Dataset content ::
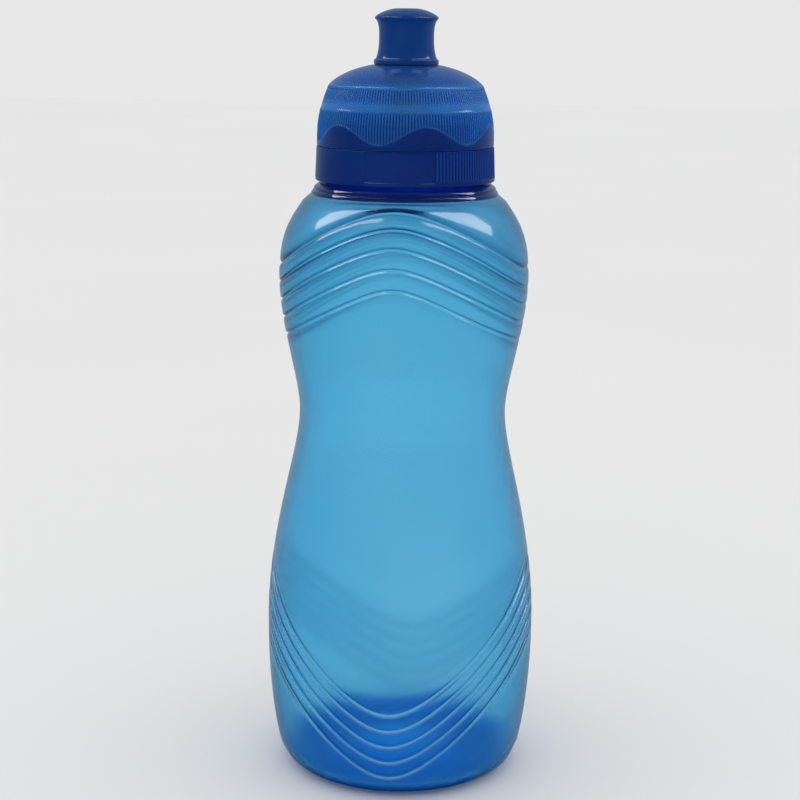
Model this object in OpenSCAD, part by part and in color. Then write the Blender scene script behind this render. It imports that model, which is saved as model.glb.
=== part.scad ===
// Squeeze bottle with a screw cap, a domed cover and a push-pull drinking nozzle.
// Millimetres, +Z up. The origin is the centre of the ring that the bottle stands on.

/* [Bottle] */
// Diameter of the lower bulge, the widest part of the bottle
belly_d = 75.4; // [73:0.2:78]
// Diameter of the waist that the hand grips
waist_d = 57.4; // [55:0.2:60]
// Diameter of the upper bulge
chest_d = 68.6; // [66:0.2:71]
// Thickness of the blown wall
wall_t = 1.2; // [0.9:0.1:1.4]
// Height of the domed push-up in the middle of the base
push_up = 5; // [3:0.5:7]

/* [Neck and thread] */
// Diameter of the neck at the root of its thread
neck_d = 40.8; // [40.6:0.1:40.9]
// Diameter of the mouth
mouth_d = 37.2; // [36.2:0.2:37.8]
// Rise of the thread in one turn
thread_pitch = 4; // [3.8:0.1:4.2]
// How far a thread ridge stands out
thread_depth = 1.1; // [0.9:0.1:1.1]

/* [Cap] */
// Diameter of the cap's grip band
band_d = 49; // [48.8:0.1:49.4]
// Diameter of the bore inside the cap's skirt
cap_bore_d = 43.6; // [43.5:0.1:43.7]
// Diameter of the spout tube that the nozzle slides on
spout_d = 12.1; // [12:0.1:12.3]
// Diameter of the pin that plugs the nozzle
pin_d = 4.7; // [4.4:0.1:4.9]

/* [Nozzle] */
// How far the nozzle pulls up
nozzle_travel = 5; // [4:0.25:5]
// Running clearance between the nozzle and the spout, on radius
slide_gap = 0.05; // [0.03:0.01:0.1]

/* [Hidden] */
$fn = 96;

belly_r = belly_d / 2;
waist_r = waist_d / 2;
chest_r = chest_d / 2;
neck_r = neck_d / 2;
mouth_r = mouth_d / 2;
band_r = band_d / 2;
cap_bore_r = cap_bore_d / 2;
spout_r = spout_d / 2;
pin_r = pin_d / 2;

// Heights of the body's main stations
heel_z = 8;
belly_z = 40;
waist_z = 103;
chest_z = 141;
shoulder_z = 161;
neck_z = 166.2;
lip_z = 180;
lip_chamfer = 0.4;

// Base: a flat standing ring between two radii
stand_in_r = 21;
stand_out_r = 24.5;
heel_r = belly_r - 2.8;
shoulder_r = chest_r - 6.5;

// Cap heights
band_z = 166.6;
drum_z = 175.8;
gasket_t = 1.2;
ceiling_z = lip_z + gasket_t;
drum_top_z = ceiling_z + 1.4;
drum_r = band_r - 1.6;
drum_taper = 0.9;
drum_taper_z = 180.2;
snap_h = 0.25;
snap_z = 177.4;
snap_w = 1;

// Dome cover
dome_fit = 0.07;
dome_gap = 0.15;
dome_wall = 1;
dome_top_z = 197.4;
dome_hole_r = spout_r + 0.1;

// Spout, bead and pin
spout_bore_r = spout_r - 1.2;
spout_root_r = 9;
spout_root_h = 3.4;
bead_h = 0.4;
bead_w = 1.3;
nozzle_z = 197.5;
lip_w = 1.8;
nozzle_lip_z = nozzle_z + lip_w;
bead_z = nozzle_lip_z + nozzle_travel + slide_gap;
spout_top_z = bead_z + bead_w;
spoke_h = 2.8;
spoke_w = 1.4;
stem_r = pin_r - 0.65;
pin_z = 207.8;
pin_top_z = 211.7;
pin_chamfer = 0.4;

// Nozzle
nozzle_bore_r = spout_r + bead_h + slide_gap;
nozzle_lip_r = spout_r + slide_gap;
nozzle_hole_r = pin_r + slide_gap;
nozzle_roof_z = 208;
nozzle_top_z = 212.3;

// Thread: both ridges lie on one helix, half a pitch apart
thread_base_w = 2;
thread_crest_w = 0.9;
thread_sink = 0.2;
thread_step = 10;
thread_taper = 40;
neck_thread_z = 168.6;
neck_thread_end = 630;
cap_thread_start = 140;
cap_thread_end = 660;

// Points of a cubic curve from p0 towards p3, without its last point
function curve(p0, p1, p2, p3, steps) = [
    for (i = [0 : steps - 1])
        let (t = i / steps, s = 1 - t)
        s * s * s * p0 + 3 * s * s * t * p1 + 3 * s * t * t * p2 + t * t * t * p3
];

// A line moved sideways by a depth, to the left of its direction
function beside(line, depth) = [
    for (i = [0 : len(line) - 1])
        let (
            back = line[max(i - 1, 0)],
            ahead = line[min(i + 1, len(line) - 1)],
            along = (ahead - back) / norm(ahead - back)
        )
        line[i] + depth * [-along[1], along[0]]
];

function backwards(line) = [for (i = [len(line) - 1 : -1 : 0]) line[i]];

// Outer line of the blown body, from the middle of the base up to the shoulder
body_line = concat(
    curve([0, push_up], [9, push_up], [16, 0], [stand_in_r, 0], 8),
    [[stand_in_r, 0]],
    curve([stand_out_r, 0], [32.7, 0], [heel_r - 0.9, 4], [heel_r, heel_z], 9),
    curve([heel_r, heel_z], [heel_r + 0.9, 12], [belly_r, 24], [belly_r, belly_z], 8),
    curve([belly_r, belly_z], [belly_r, 70], [waist_r, 90], [waist_r, waist_z], 16),
    curve([waist_r, waist_z], [waist_r, 111.3], [chest_r, 126.6], [chest_r, chest_z], 12),
    curve([chest_r, chest_z], [chest_r, 151], [shoulder_r + 4.2, 155.1],
        [shoulder_r, shoulder_z], 8),
    [[shoulder_r, shoulder_z]]
);

// Two beads round the neck under the cap, the lower one wider
neck_ring = [
    [25.9, 162.6], [25.35, 163], [25.5, 163.5], [24.8, 164.1], [24.85, 164.7], [24.2, 165.4],
    [23.6, 165.8]
];

// Side and crown of the domed cover, on its outer face
dome_side = curve([24, 181], [23.6, 184.6], [22.7, 188.4], [21, 191.9], 7);
dome_crown = curve([21, 191.9], [19.4, 193.9], [15.4, 196.3], [9.2, dome_top_z], 8);

// Outer line of the domed cover, from its lower edge to the nozzle
dome_line = concat(
    [[24.1, drum_z + dome_gap]],
    dome_side,
    dome_crown,
    [[9.2, dome_top_z]]
);

// Outer line of the nozzle, from its flange to the rounded mouthpiece
nozzle_line = concat(
    [[8.5, nozzle_z], [8.75, nozzle_z + 0.3], [8.75, nozzle_z + 1], [8.5, nozzle_z + 1.3]],
    curve([8.3, 199.1], [7.75, 200.1], [7.4, 202], [7.4, 204.5], 7),
    curve([7.4, 204.5], [7.35, 207.4], [7.7, 208.8], [8.35, 209.4], 7),
    curve([8.55, 209.75], [7.9, 210.5], [5.4, 211.8], [nozzle_hole_r, nozzle_top_z], 7)
);

// A thread ridge wound on a wall of radius wall_r. A positive depth stands outwards.
module thread_ridge(wall_r, depth, helix_z, start, end) {
    rings = round((end - start) / thread_step);
    side = sign(depth);
    points = [
        for (i = [0 : rings])
            let (
                a = start + i * thread_step,
                z = helix_z + thread_pitch * a / 360,
                fade = min(1, (a - start) / thread_taper, (end - a) / thread_taper),
                crest_r = wall_r + depth * fade,
                foot_r = wall_r - side * thread_sink
            )
            for (corner = [
                [foot_r, -thread_base_w / 2],
                [crest_r, -thread_crest_w / 2],
                [crest_r, thread_crest_w / 2],
                [foot_r, thread_base_w / 2]
            ])
                [corner[0] * cos(a), corner[0] * sin(a), z + corner[1]]
    ];
    walls = [
        for (i = [0 : rings - 1])
            for (k = [0 : 3])
                let (p = 4 * i + k, q = 4 * i + (k + 1) % 4)
                each [[p, q, q + 4], [p, q + 4, p + 4]]
    ];
    last = 4 * rings;
    ends = [[2, 1, 0], [3, 2, 0], [last, last + 1, last + 2], [last, last + 2, last + 3]];
    faces = concat(walls, ends);
    polyhedron(points, side > 0 ? faces : [for (f = faces) [f[2], f[1], f[0]]]);
}

// Blown body with its shoulder, support ring, threaded neck and pushed-up base
module bottle_body() {
    inner_line = beside(body_line, wall_t);
    color([0.29, 0.63, 0.84, 0.6]) {
        rotate_extrude()
            polygon(concat(
                body_line,
                neck_ring,
                [
                    [neck_r, neck_z],
                    [neck_r, lip_z - lip_chamfer],
                    [neck_r - lip_chamfer, lip_z],
                    [mouth_r + lip_chamfer, lip_z],
                    [mouth_r, lip_z - lip_chamfer],
                    [mouth_r, neck_z - 0.7],
                    [mouth_r + 3.6, 163.2]
                ],
                backwards(inner_line)
            ));
        thread_ridge(neck_r, thread_depth, neck_thread_z, 0, neck_thread_end);
    }
}

// Soft ring squeezed between the neck's lip and the cap's ceiling
module cap_gasket() {
    color([0.85, 0.87, 0.88])
        translate([0, 0, lip_z])
            difference() {
                cylinder(h = gasket_t, r = cap_bore_r - 0.1);
                translate([0, 0, -1])
                    cylinder(h = gasket_t + 2, r = mouth_r + 0.3);
            }
}

// Moulded cap: grip band, drum under the dome, ceiling and spout tube
module cap_shell() {
    snap_r = drum_r + snap_h;
    rotate_extrude()
        polygon([
            [cap_bore_r, band_z],
            [band_r - 0.3, band_z],
            [band_r, band_z + 0.3],
            [band_r - 0.3, drum_z],
            [drum_r, drum_z],
            [drum_r, snap_z],
            [snap_r, snap_z + snap_w / 2],
            [drum_r, snap_z + snap_w],
            [drum_r, drum_taper_z],
            [drum_r - drum_taper, drum_top_z],
            [spout_root_r, drum_top_z],
            [spout_r, drum_top_z + spout_root_h],
            [spout_r, bead_z],
            [spout_r + bead_h, bead_z + slide_gap],
            [spout_r + bead_h, spout_top_z - bead_h],
            [spout_r, spout_top_z],
            [spout_bore_r, spout_top_z],
            [spout_bore_r, ceiling_z],
            [cap_bore_r, ceiling_z]
        ]);
}

// Pin that plugs the nozzle's hole, held in the spout by three spokes
module seal_pin() {
    translate([0, 0, spout_top_z - spoke_h])
        cylinder(h = pin_z - spout_top_z + spoke_h + 0.5, r = stem_r);
    rotate_extrude()
        polygon([
            [0, pin_z],
            [pin_r - pin_chamfer, pin_z],
            [pin_r, pin_z + pin_chamfer],
            [pin_r, pin_top_z - pin_chamfer],
            [pin_r - pin_chamfer, pin_top_z],
            [0, pin_top_z]
        ]);
    for (a = [0 : 120 : 240])
        rotate([0, 0, a])
            translate([0, -spoke_w / 2, spout_top_z - spoke_h])
                cube([spout_bore_r + 0.3, spoke_w, spoke_h - 0.6]);
}

module screw_cap() {
    color([0.05, 0.17, 0.45]) {
        cap_shell();
        thread_ridge(cap_bore_r, -thread_depth, neck_thread_z - thread_pitch / 2,
            cap_thread_start, cap_thread_end);
        seal_pin();
    }
}

// Clear domed cover that snaps over the cap's drum
module dome_cover() {
    fit_r = drum_r + dome_fit;
    color([0.12, 0.37, 0.65, 0.7])
        rotate_extrude()
            polygon(concat(
                [[fit_r, drum_z + dome_gap]],
                dome_line,
                [[dome_hole_r, dome_top_z], [dome_hole_r, dome_top_z - 1.4]],
                [[9.2, dome_top_z - 1.1]],
                backwards(beside(dome_crown, dome_wall)),
                backwards(beside(dome_side, dome_wall)),
                [
                    [fit_r, snap_z + snap_w + dome_fit],
                    [fit_r + snap_h, snap_z + snap_w / 2],
                    [fit_r, snap_z - dome_fit]
                ]
            ));
}

// Push-pull mouthpiece that slides up the spout to open
module nozzle() {
    color([0.1, 0.3, 0.6])
        rotate_extrude()
            polygon(concat(
                [[nozzle_lip_r, nozzle_z]],
                nozzle_line,
                [
                    [nozzle_hole_r, nozzle_top_z],
                    [nozzle_hole_r, nozzle_roof_z],
                    [nozzle_bore_r, nozzle_roof_z],
                    [nozzle_bore_r, nozzle_lip_z],
                    [nozzle_lip_r, nozzle_lip_z]
                ]
            ));
}

bottle_body();
cap_gasket();
screw_cap();
dome_cover();
nozzle();
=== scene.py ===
"""Looks of a squeeze bottle with a screw cap, a domed cover and a push-pull nozzle.

Outlines are (radius, height) pairs in millimetres, run anticlockwise: up outside, down inside.
Angles are in degrees from the front (-Y) towards +X, but the threads' run from +X, as in the CAD.
"""

import math

import bpy
import numpy as np
from mathutils import Matrix, Vector


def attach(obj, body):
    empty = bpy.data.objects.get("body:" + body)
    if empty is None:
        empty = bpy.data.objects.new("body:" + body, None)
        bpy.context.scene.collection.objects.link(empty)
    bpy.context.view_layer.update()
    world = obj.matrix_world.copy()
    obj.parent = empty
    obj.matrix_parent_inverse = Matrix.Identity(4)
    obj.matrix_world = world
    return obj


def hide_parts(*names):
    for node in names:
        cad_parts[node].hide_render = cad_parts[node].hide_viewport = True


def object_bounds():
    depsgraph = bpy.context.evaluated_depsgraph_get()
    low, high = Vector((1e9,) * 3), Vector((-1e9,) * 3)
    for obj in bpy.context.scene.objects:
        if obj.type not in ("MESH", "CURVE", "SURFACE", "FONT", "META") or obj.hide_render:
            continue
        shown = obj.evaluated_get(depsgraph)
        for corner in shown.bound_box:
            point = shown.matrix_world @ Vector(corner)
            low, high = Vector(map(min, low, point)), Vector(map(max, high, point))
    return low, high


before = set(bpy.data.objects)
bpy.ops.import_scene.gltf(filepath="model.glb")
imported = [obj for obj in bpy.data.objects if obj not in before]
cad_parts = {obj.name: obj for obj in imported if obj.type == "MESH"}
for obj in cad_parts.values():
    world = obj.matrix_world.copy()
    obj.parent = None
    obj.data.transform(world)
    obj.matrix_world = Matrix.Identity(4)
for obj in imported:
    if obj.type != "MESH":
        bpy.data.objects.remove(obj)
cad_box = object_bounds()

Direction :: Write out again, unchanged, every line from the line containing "obj.parent = empty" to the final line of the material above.

Answer for this exercise ::
    obj.parent = empty
    obj.matrix_parent_inverse = Matrix.Identity(4)
    obj.matrix_world = world
    return obj


def hide_parts(*names):
    for node in names:
        cad_parts[node].hide_render = cad_parts[node].hide_viewport = True


def object_bounds():
    depsgraph = bpy.context.evaluated_depsgraph_get()
    low, high = Vector((1e9,) * 3), Vector((-1e9,) * 3)
    for obj in bpy.context.scene.objects:
        if obj.type not in ("MESH", "CURVE", "SURFACE", "FONT", "META") or obj.hide_render:
            continue
        shown = obj.evaluated_get(depsgraph)
        for corner in shown.bound_box:
            point = shown.matrix_world @ Vector(corner)
            low, high = Vector(map(min, low, point)), Vector(map(max, high, point))
    return low, high


before = set(bpy.data.objects)
bpy.ops.import_scene.gltf(filepath="model.glb")
imported = [obj for obj in bpy.data.objects if obj not in before]
cad_parts = {obj.name: obj for obj in imported if obj.type == "MESH"}
for obj in cad_parts.values():
    world = obj.matrix_world.copy()
    obj.parent = None
    obj.data.transform(world)
    obj.matrix_world = Matrix.Identity(4)
for obj in imported:
    if obj.type != "MESH":
        bpy.data.objects.remove(obj)
cad_box = object_bounds()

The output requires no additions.